How To Write a Conversational Blog and Why
by Conrad Hake
It’s not a generational thing. I use a cup of coffee as the icon to represent my blog specifically because of its tradition as conversational catalyst. As you can see above, younger people at the modern Café Babel in Seattle participate. Older participants at Manistee Bakery & Deli in Manistee, Michigan enjoy it. Starbucks practically recreates living rooms with couches and coffee tables at many outlets. Coffee shops go back further than I do – and I go back further than I ever have before!
So, what’s the attraction? Is it the coffee? Well, in part, but I’ve tasted some pretty rasty coffee at some of the old greasy spoon coffee shops where I’ve spent time with friends – yet we returned. Is it the ambience? Closer. Is it the friendship? Now we’re getting hot! Wait, I’m getting it…it’s the conversation between friends. Sometimes, it’s not coffee at all. Sometimes, it’s beer. Sometimes, it’s tea and sushi. But, it’s always conversation! And, it’s always friends. The long running TV comedy Cheers was fully based on it without ever depleting the topic pool. Seinfeld milked it forever and the meeting place was either Jerry’s apartment or the coffee shop. Friends went to Central Perk.
So, we’ve got two elements essential so far. You need friends and you need a conversation. But, bigger than the elephant in the room is the room itself. You need that traditional meeting place. That’s where the Conversational Blog comes in, a place where people keep returning to converse on different topics, to reminisce about their days and developments of their lives. To reflect. To encourage one another. And, what’s the beverage of choice that everyone sips from? The Blog Post itself. It is the daily special offered by the proprietor. Yet, though every blog has offerings and though many of them are extremely interesting, some of them yield very little conversation. Even some blogs with a huge amount of traffic! Why?
I have some ideas and part of the weight behind them is because there is so much conversation on my blog. I offer fewer ideas about generating traffic, because my traffic counts aren’t very high – though the people that do visit tend to read multiple entries. Also, I have to offer the true humility of a guy who’s only been blogging for two months. But, I get conversation and I think these may be some of the fundamental reasons behind that:
• Daily offerings are a surprise. I don’t know what I’m going to write about any more than the readers.
• I try to always enjoy the writing and have fun. Fun doesn’t preclude serious reflection and thought. Fun doesn’t preclude research. But, fun translates to a light touch, to brightness and to passion!
• I always include a piece of myself in the writing. Note this requirement, because I’ll return to the importance of this shortly.
• After publishing the post, I genuinely look forward to the responses. Some writers don’t invite response and are HUGELY successful, like The Magnificent Bastard and Seth Godin. They are brilliant and I love to read their blogs. I think about their blogs. But…we aren’t conversing. They have so much traffic, I don’t think they could and they don’t even allow comments. They are more like great leaders speaking to the masses and I have huge respect for what they do. It just isn’t what I do.

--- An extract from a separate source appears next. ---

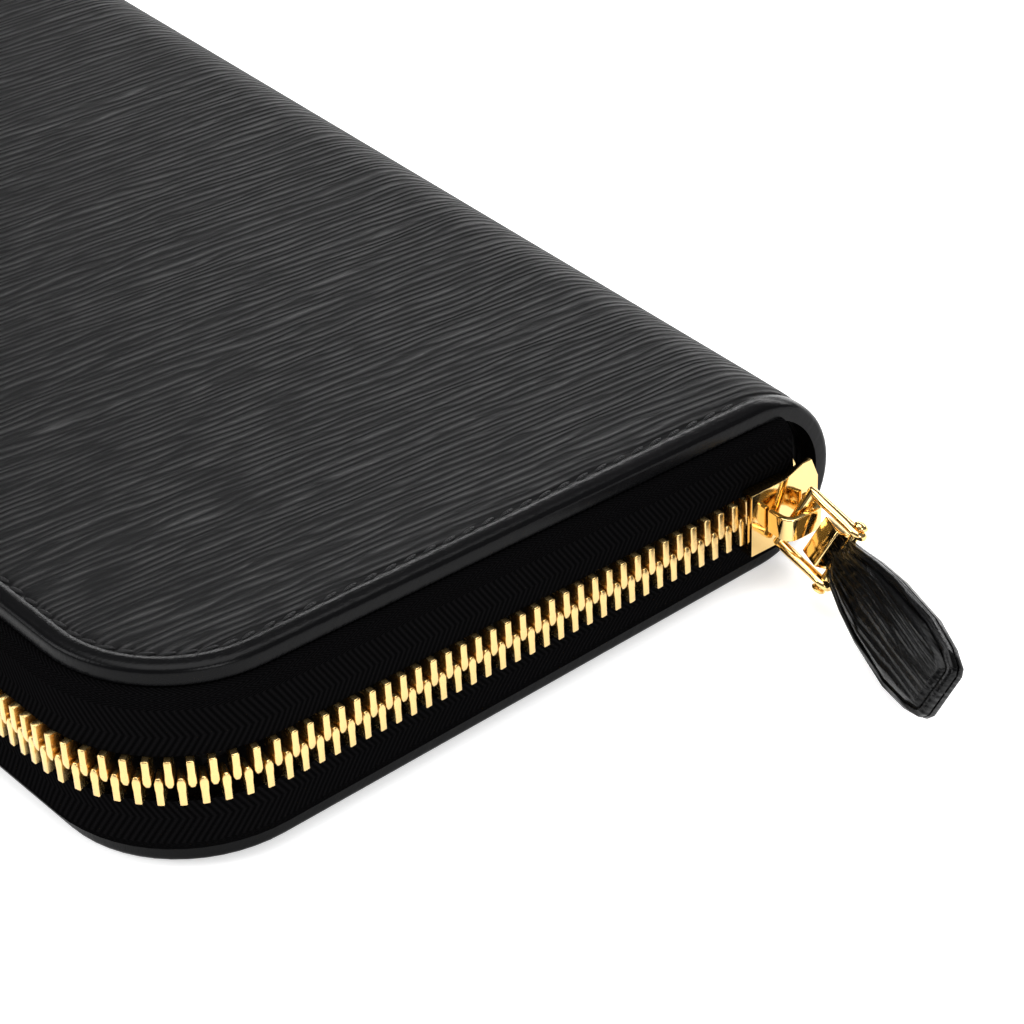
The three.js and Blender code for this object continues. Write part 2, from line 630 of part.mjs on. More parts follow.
// ---- gussets: one folded sheet between each half and the coin section, at both ends ------------------
function gusset(end, z0, z1) {
  const x0 = HALF_L - COIN_INSET_X;
  const fold = x0 - GUSSET_FOLD;
  const middle = (z0 + z1) / 2;
  const t = GUSSET_T / 2;
  const shape = new THREE.Shape();
  shape.moveTo(x0, z0);
  shape.lineTo(x0, z0 + 2 * t);
  shape.lineTo(fold + 2, middle);
  shape.lineTo(x0, z1 - 2 * t);
  shape.lineTo(x0, z1);
  shape.lineTo(fold, middle + t);
  shape.lineTo(fold, middle - t);
  shape.closePath();
  const depth = DEPTH - GUSSET_FRONT_INSET - GUSSET_BACK_INSET;
  const geometry = extruded(shape, depth);
  geometry.rotateX(Math.PI / 2).translate(0, HALF_D - GUSSET_BACK_INSET, 0);
  if (end < 0) geometry.rotateZ(Math.PI).translate(0, -GUSSET_BACK_INSET + GUSSET_FRONT_INSET, 0);
  return geometry;
}

function buildGussets() {
  const low = [STACK_T + GAP, COIN_Z - GAP];
  for (const [end, side] of [[1, 'right'], [-1, 'left']]) {
    const sheet = gusset(end, ...low);
    add(`back_gusset_${side}`, wedged(sheet.clone()), LINING);
    add(`front_gusset_${side}`, wedged(flipped(sheet)), LINING);
  }
}

// ---- coin section -----------------------------------------------------------------------------------
const coinWall = () => box(-COIN_X, COIN_X, COIN_Y0, COIN_Y1, COIN_Z, COIN_Z + COIN_WALL_T);

function coinSideStrip() {
  const z0 = COIN_INNER_Z;
  const z1 = SPINE_THICKNESS - COIN_INNER_Z;
  const y0 = COIN_Y0 + COIN_TAPE_W + GAP;
  const w = COIN_STRIP_W;
  return cut(box(-COIN_X, COIN_X, y0, COIN_Y1, z0, z1),
    box(-COIN_X + w, COIN_X - w, y0 - 1, COIN_Y1 - w, z0 - 1, z1 + 1));
}

const coinTape = () => box(-COIN_X, COIN_X, COIN_Y0, COIN_Y0 + COIN_TAPE_W, COIN_INNER_Z,
  COIN_INNER_Z + TAPE_T);

// One half of the coin zip's coil, up to the slider's neck.
function coinCoil() {
  const end = COIN_SLIDER_X + COIN_SLIDER_LENGTH / 2 - COIN_NECK_LENGTH - 2 * GAP;
  return box(-COIN_ZIP_X + COIN_STOP_W + GAP, end, COIL_Y - COIL_DEPTH / 2, COIL_Y + COIL_DEPTH / 2,
    COIN_INNER_Z, SPINE_R - GAP / 2);
}

function coinStop(x0) {
  return box(x0, x0 + COIN_STOP_W, COIL_Y - COIL_DEPTH / 2, COIL_Y + COIL_DEPTH / 2,
    COIN_INNER_Z, SPINE_THICKNESS - COIN_INNER_Z);
}

function buildCoinSection() {
  add('coin_back_wall', wedged(coinWall()), LINING);
  add('coin_front_wall', wedged(flipped(coinWall())), LINING);
  add('coin_side_strip', wedged(coinSideStrip()), LINING);
  add('coin_tape_back', wedged(coinTape()), TAPE);
  add('coin_tape_front', wedged(flipped(coinTape())), TAPE);
  add('coin_coil_back', wedged(coinCoil()), TAPE);
  add('coin_coil_front', wedged(flipped(coinCoil())), TAPE);
  add('coin_stop_left', wedged(coinStop(-COIN_ZIP_X)), GOLD);
  add('coin_stop_right', wedged(coinStop(COIN_ZIP_X)), GOLD);
}

// Local frame: X along the zip, Y inwards from the middle of the coil, Z across it.
function coinSliderBody() {
  const half = COIN_SLIDER_LENGTH / 2;
  const face = COIL_DEPTH / 2 + GAP;
  const coilHalf = SPINE_R - COIN_INNER_Z;
  const inside = coilHalf - TAPE_T - GAP;
  const outer = box(-half, half, -face - COIN_PLATE_T, -face, -COIN_SLIDER_HALF, COIN_SLIDER_HALF);
  const inner = box(-half, half, face, face + COIN_PLATE_T, -inside, inside);
  const neck = box(half - COIN_NECK_LENGTH, half, -face - COIN_PLATE_T, face + COIN_PLATE_T,
    -COIN_NECK_HALF, COIN_NECK_HALF);
  const lips = [COIN_SLIDER_HALF - COIN_LIP_T, -COIN_SLIDER_HALF]
    .map((z) => box(-half, half, -face - COIN_PLATE_T, COIL_DEPTH / 2 - GAP, z, z + COIN_LIP_T));
  return join(outer, inner, neck, ...lips);
}

function coinSliderCrown() {
  const half = COIN_CROWN_HALF;
  const rise = 2 * COIN_TAG_RISE + GAP + COIN_CROWN_T;
  const w = COIN_CROWN_WIDTH / 2;
  const block = box(-half, half, -rise, 0, -w, w);
  return cut(block, box(-half + COIN_CROWN_T, half - COIN_CROWN_T, -rise + COIN_CROWN_T, 1, -w - 1, w + 1));
}

function coinTag() {
  const t = COIN_TAG_T / 2;
  const bar = COIN_TAG_BAR / 2;
  const plate = box(-COIN_TAG_LENGTH, bar, -t, t, -COIN_TAG_HALF, COIN_TAG_HALF);
  const side = COIN_CROWN_WIDTH / 2 + 2 * GAP;
  return cut(plate, box(-COIN_TAG_WINDOW, -bar, -t - 1, t + 1, -side, side));
}

function buildCoinSlider() {
  const group = new THREE.Group();
  group.position.set(COIN_SLIDER_X, COIL_Y, lifted(COIL_Y, SPINE_R));
  add('coin_slider_body', coinSliderBody(), GOLD, group);
  const face = -COIL_DEPTH / 2 - GAP - COIN_PLATE_T;
  add('coin_slider_crown', coinSliderCrown(), GOLD, group).position.y = face - GAP;
  add('coin_pull_tag', coinTag(), GOLD, group).position.y = face - GAP - COIN_TAG_RISE;
  wallet.add(group);
}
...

• When the responses start, I don’t stand behind the counter. I go to the table and sit down with the guests. I drink with them and listen to their stories. And, this is probably the most important part: I respond to each and every comment individually. My responses aren’t sound-bite knockoffs, they are often multiple paragraphs. I respond like I would were we face-to-face over a cup of coffee.
The key to understanding what to respond to is to realize what I learned working with mentally ill children, that every statement a person makes is autobiographical. What they say about my post is only peripherally related to my post. It is a statement of themselves, of their hearts, of their yearnings. So, I do them the justice of listening, absorbing and responding to their individual offering of themselves with myself.

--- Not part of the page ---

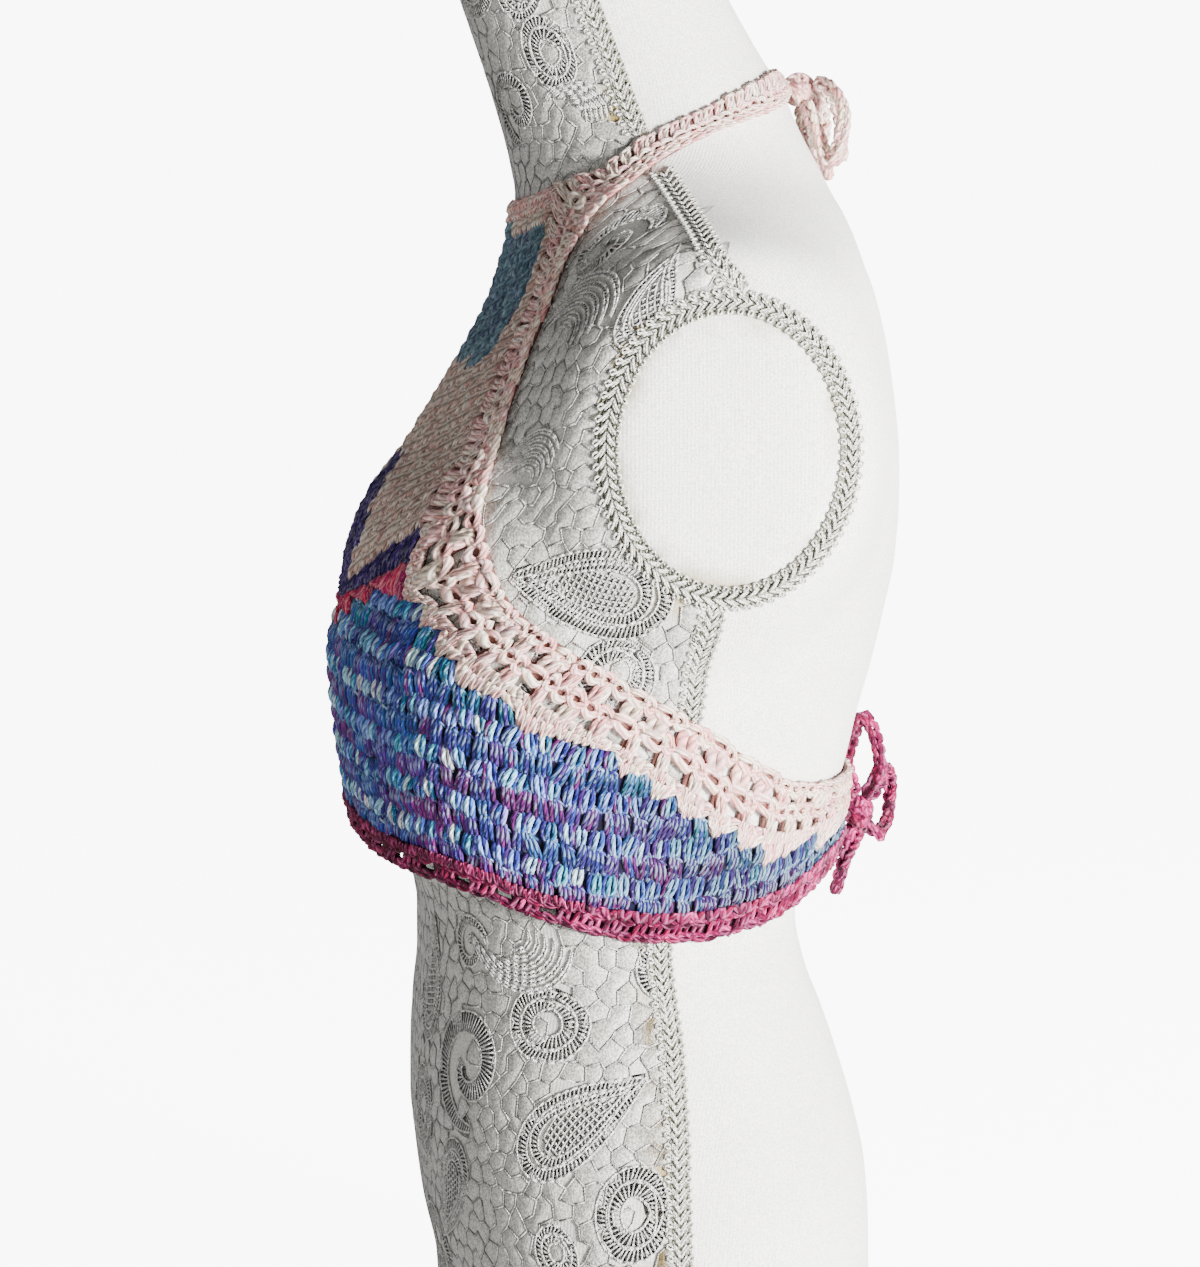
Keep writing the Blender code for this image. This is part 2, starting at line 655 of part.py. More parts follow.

My blog leaves me vulnerable. And, because of that, it leaves me surrounded by friends. I’ll always toast that!
What’s your take? I’m listening…





12 users commented in " Guest Conrad Hake: How To Write a Conversation Blog and Why "
We lost the formatting coming across. This entry is not how I would recommend you write your blog. You won’t get any comments if it is formatted this way.
I will try to get a properly formatted version over at my blog at http://www.levintel.com
Thanks for your patience.
Conrad
[...] meThis blog entry was submitted for GL Hoffman’s blog What Would Dad Say as a guest entry. Unfortunately, the formatting was lost over there – so I decided to [...]
Hi Conrad, You’ve certainly worked out in fine detail a superb metaphor for the conversational web. It never ceases to amaze me how, by showing a little of ourselves, expressing real interest in someone (just as you would do over coffee), how easy it is to strike up relationships with people all over the world.
Brad, I couldn’t agree more. For me, it’s the joy of blogging, the relationships. The readers become real friends and I find myself looking forward to the exchanges at various times throughout the day.
As I recall, you are one of the very first hookups I made in Social Networking – way back at Christmas.
Hi Conrad, Yep, I remember … those were the good old days, eh?
In Future Shock, Alvin Toffler, wrote about the ever-increasing speed of our world.
This conversation between Conrad & Brad is proof – Christmas 2008 is “the good old days”! LOL!
Here’s to many more happy good old days!
Follow up on the formatting: when you produce the format you want in Word and then copy and paste it into your blog editing software it can go to hell in a hand basket – and a leaky basket at that. I have no idea how people that do this a lot, like Robert Hruzek manage some of their events with posts from various people.
Well, this entry turned into a brick when it came through the process. Of course I whined around and complained, so GL went to work to try to get the formatting back in shape. And he went above and beyond the call of duty.
Thank you, GL. I really appreciate the work you put in!
Conrad,
Well said and more importantly real.
In my experience, effective networking [translation: relationships] be they online or off are fundamentally built on and driven by an attitude and philosophy of giving not getting.
Most of us know when we are being used as a means to and end, and so far as I can recall I don’t think I have ever met anyone who liked the feeling.
So if someone is going to express themselves to others and certainly if they expect the type of responses and interaction and engagement that you look for then like yourself they need to demonstrate both their willingness to give along with their desire to listen and learn.
Dave:
Amen.
Dave, you are precisely on the mark when you draw the distinction that if you give none of yourself, you are using others as a means to an end. They don’t like it – and it should leave you feeling hollow.
I came across this quote today which says it far better that I can:
“The most exhausting thing in life is being insincere.”
–Anne Morrow Lindbergh
Dave, I like that quote. Every so often you come across a quote like that which sums up something you intuit but can’t verbalize.